From the listing that follows, extract every line and set it down unaltered.
--- Data lines ---
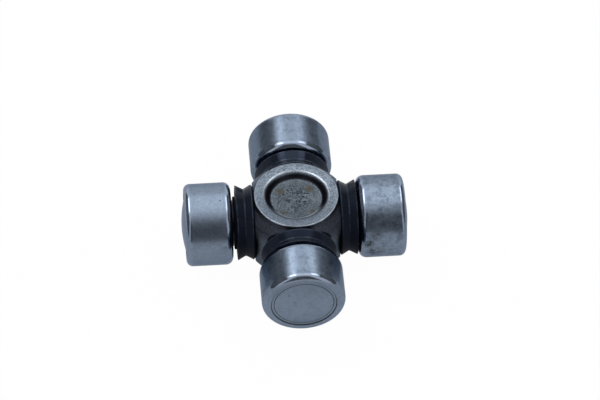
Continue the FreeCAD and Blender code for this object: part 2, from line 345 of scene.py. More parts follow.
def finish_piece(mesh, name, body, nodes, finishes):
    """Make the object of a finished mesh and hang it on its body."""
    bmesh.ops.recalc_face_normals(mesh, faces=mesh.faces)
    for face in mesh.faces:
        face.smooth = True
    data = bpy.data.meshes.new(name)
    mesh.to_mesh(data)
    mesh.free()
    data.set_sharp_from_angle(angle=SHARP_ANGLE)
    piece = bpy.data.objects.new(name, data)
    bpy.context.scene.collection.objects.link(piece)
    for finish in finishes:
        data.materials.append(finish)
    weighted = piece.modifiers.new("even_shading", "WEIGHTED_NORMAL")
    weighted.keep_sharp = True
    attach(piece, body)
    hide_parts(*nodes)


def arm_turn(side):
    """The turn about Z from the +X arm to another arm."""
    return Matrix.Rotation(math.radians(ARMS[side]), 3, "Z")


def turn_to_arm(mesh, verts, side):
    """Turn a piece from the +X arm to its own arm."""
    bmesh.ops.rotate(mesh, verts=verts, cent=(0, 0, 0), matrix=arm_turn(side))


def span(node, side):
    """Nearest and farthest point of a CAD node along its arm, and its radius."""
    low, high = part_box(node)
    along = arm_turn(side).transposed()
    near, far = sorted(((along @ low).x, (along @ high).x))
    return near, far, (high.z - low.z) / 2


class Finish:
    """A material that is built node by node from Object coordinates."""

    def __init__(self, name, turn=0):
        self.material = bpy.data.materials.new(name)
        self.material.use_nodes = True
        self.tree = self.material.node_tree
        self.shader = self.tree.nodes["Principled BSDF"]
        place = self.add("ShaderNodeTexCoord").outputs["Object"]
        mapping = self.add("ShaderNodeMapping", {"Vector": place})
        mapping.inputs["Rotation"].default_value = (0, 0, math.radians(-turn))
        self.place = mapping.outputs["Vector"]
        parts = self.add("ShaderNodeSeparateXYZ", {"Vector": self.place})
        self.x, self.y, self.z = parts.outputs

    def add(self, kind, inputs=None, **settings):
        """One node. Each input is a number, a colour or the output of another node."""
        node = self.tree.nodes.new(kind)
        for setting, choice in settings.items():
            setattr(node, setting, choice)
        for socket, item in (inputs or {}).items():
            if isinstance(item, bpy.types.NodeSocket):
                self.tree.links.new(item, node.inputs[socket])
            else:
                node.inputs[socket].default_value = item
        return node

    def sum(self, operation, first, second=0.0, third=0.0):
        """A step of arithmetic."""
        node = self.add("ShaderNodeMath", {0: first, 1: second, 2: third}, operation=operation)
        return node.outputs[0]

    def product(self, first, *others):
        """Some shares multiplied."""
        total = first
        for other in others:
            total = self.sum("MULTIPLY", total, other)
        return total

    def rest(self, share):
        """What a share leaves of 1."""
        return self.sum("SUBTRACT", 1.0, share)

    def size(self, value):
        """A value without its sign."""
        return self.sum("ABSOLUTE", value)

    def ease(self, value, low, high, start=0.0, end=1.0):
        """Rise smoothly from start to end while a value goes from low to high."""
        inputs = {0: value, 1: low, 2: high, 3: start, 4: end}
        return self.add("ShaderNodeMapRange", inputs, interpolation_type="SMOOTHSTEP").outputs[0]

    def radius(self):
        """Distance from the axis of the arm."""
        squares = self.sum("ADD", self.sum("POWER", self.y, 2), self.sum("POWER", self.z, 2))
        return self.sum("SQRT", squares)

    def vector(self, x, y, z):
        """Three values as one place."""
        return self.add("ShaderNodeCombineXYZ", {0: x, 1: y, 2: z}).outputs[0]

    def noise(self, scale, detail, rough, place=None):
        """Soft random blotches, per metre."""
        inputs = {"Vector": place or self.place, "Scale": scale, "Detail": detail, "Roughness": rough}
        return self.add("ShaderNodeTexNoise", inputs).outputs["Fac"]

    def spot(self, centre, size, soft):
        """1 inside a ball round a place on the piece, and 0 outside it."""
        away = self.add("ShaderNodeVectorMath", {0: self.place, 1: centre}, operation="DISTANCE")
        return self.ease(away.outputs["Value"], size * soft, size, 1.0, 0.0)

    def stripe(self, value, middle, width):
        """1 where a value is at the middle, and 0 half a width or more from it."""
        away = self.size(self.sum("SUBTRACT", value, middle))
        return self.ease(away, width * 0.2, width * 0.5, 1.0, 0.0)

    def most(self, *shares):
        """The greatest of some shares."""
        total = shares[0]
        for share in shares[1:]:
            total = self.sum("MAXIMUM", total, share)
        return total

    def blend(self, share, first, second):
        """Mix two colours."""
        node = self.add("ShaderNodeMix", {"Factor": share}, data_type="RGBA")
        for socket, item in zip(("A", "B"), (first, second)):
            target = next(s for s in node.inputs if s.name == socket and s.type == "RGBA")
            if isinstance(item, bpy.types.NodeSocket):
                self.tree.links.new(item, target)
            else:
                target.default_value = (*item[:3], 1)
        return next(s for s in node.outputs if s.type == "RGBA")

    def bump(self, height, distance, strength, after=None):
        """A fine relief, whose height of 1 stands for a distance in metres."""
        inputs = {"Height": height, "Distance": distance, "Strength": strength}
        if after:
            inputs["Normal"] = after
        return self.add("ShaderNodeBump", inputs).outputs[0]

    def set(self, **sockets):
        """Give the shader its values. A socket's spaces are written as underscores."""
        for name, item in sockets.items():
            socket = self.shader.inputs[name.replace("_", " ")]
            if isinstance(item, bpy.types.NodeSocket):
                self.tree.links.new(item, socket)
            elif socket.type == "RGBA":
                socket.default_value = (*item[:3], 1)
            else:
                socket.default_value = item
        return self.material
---
# Exercise answer
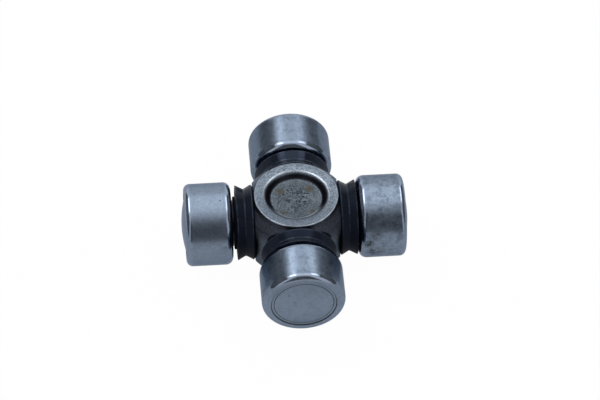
Continue the FreeCAD and Blender code for this object: part 2, from line 345 of scene.py. More parts follow.
def finish_piece(mesh, name, body, nodes, finishes):
    """Make the object of a finished mesh and hang it on its body."""
    bmesh.ops.recalc_face_normals(mesh, faces=mesh.faces)
    for face in mesh.faces:
        face.smooth = True
    data = bpy.data.meshes.new(name)
    mesh.to_mesh(data)
    mesh.free()
    data.set_sharp_from_angle(angle=SHARP_ANGLE)
    piece = bpy.data.objects.new(name, data)
    bpy.context.scene.collection.objects.link(piece)
    for finish in finishes:
        data.materials.append(finish)
    weighted = piece.modifiers.new("even_shading", "WEIGHTED_NORMAL")
    weighted.keep_sharp = True
    attach(piece, body)
    hide_parts(*nodes)


def arm_turn(side):
    """The turn about Z from the +X arm to another arm."""
    return Matrix.Rotation(math.radians(ARMS[side]), 3, "Z")


def turn_to_arm(mesh, verts, side):
    """Turn a piece from the +X arm to its own arm."""
    bmesh.ops.rotate(mesh, verts=verts, cent=(0, 0, 0), matrix=arm_turn(side))


def span(node, side):
    """Nearest and farthest point of a CAD node along its arm, and its radius."""
    low, high = part_box(node)
    along = arm_turn(side).transposed()
    near, far = sorted(((along @ low).x, (along @ high).x))
    return near, far, (high.z - low.z) / 2


class Finish:
    """A material that is built node by node from Object coordinates."""

    def __init__(self, name, turn=0):
        self.material = bpy.data.materials.new(name)
        self.material.use_nodes = True
        self.tree = self.material.node_tree
        self.shader = self.tree.nodes["Principled BSDF"]
        place = self.add("ShaderNodeTexCoord").outputs["Object"]
        mapping = self.add("ShaderNodeMapping", {"Vector": place})
        mapping.inputs["Rotation"].default_value = (0, 0, math.radians(-turn))
        self.place = mapping.outputs["Vector"]
        parts = self.add("ShaderNodeSeparateXYZ", {"Vector": self.place})
        self.x, self.y, self.z = parts.outputs

    def add(self, kind, inputs=None, **settings):
        """One node. Each input is a number, a colour or the output of another node."""
        node = self.tree.nodes.new(kind)
        for setting, choice in settings.items():
            setattr(node, setting, choice)
        for socket, item in (inputs or {}).items():
            if isinstance(item, bpy.types.NodeSocket):
                self.tree.links.new(item, node.inputs[socket])
            else:
                node.inputs[socket].default_value = item
        return node

    def sum(self, operation, first, second=0.0, third=0.0):
        """A step of arithmetic."""
        node = self.add("ShaderNodeMath", {0: first, 1: second, 2: third}, operation=operation)
        return node.outputs[0]

    def product(self, first, *others):
        """Some shares multiplied."""
        total = first
        for other in others:
            total = self.sum("MULTIPLY", total, other)
        return total

    def rest(self, share):
        """What a share leaves of 1."""
        return self.sum("SUBTRACT", 1.0, share)

    def size(self, value):
        """A value without its sign."""
        return self.sum("ABSOLUTE", value)

    def ease(self, value, low, high, start=0.0, end=1.0):
        """Rise smoothly from start to end while a value goes from low to high."""
        inputs = {0: value, 1: low, 2: high, 3: start, 4: end}
        return self.add("ShaderNodeMapRange", inputs, interpolation_type="SMOOTHSTEP").outputs[0]

    def radius(self):
        """Distance from the axis of the arm."""
        squares = self.sum("ADD", self.sum("POWER", self.y, 2), self.sum("POWER", self.z, 2))
        return self.sum("SQRT", squares)

    def vector(self, x, y, z):
        """Three values as one place."""
        return self.add("ShaderNodeCombineXYZ", {0: x, 1: y, 2: z}).outputs[0]

    def noise(self, scale, detail, rough, place=None):
        """Soft random blotches, per metre."""
        inputs = {"Vector": place or self.place, "Scale": scale, "Detail": detail, "Roughness": rough}
        return self.add("ShaderNodeTexNoise", inputs).outputs["Fac"]

    def spot(self, centre, size, soft):
        """1 inside a ball round a place on the piece, and 0 outside it."""
        away = self.add("ShaderNodeVectorMath", {0: self.place, 1: centre}, operation="DISTANCE")
        return self.ease(away.outputs["Value"], size * soft, size, 1.0, 0.0)

    def stripe(self, value, middle, width):
        """1 where a value is at the middle, and 0 half a width or more from it."""
        away = self.size(self.sum("SUBTRACT", value, middle))
        return self.ease(away, width * 0.2, width * 0.5, 1.0, 0.0)

    def most(self, *shares):
        """The greatest of some shares."""
        total = shares[0]
        for share in shares[1:]:
            total = self.sum("MAXIMUM", total, share)
        return total

    def blend(self, share, first, second):
        """Mix two colours."""
        node = self.add("ShaderNodeMix", {"Factor": share}, data_type="RGBA")
        for socket, item in zip(("A", "B"), (first, second)):
            target = next(s for s in node.inputs if s.name == socket and s.type == "RGBA")
            if isinstance(item, bpy.types.NodeSocket):
                self.tree.links.new(item, target)
            else:
                target.default_value = (*item[:3], 1)
        return next(s for s in node.outputs if s.type == "RGBA")

    def bump(self, height, distance, strength, after=None):
        """A fine relief, whose height of 1 stands for a distance in metres."""
        inputs = {"Height": height, "Distance": distance, "Strength": strength}
        if after:
            inputs["Normal"] = after
        return self.add("ShaderNodeBump", inputs).outputs[0]

    def set(self, **sockets):
        """Give the shader its values. A socket's spaces are written as underscores."""
        for name, item in sockets.items():
            socket = self.shader.inputs[name.replace("_", " ")]
            if isinstance(item, bpy.types.NodeSocket):
                self.tree.links.new(item, socket)
            elif socket.type == "RGBA":
                socket.default_value = (*item[:3], 1)
            else:
                socket.default_value = item
        return self.material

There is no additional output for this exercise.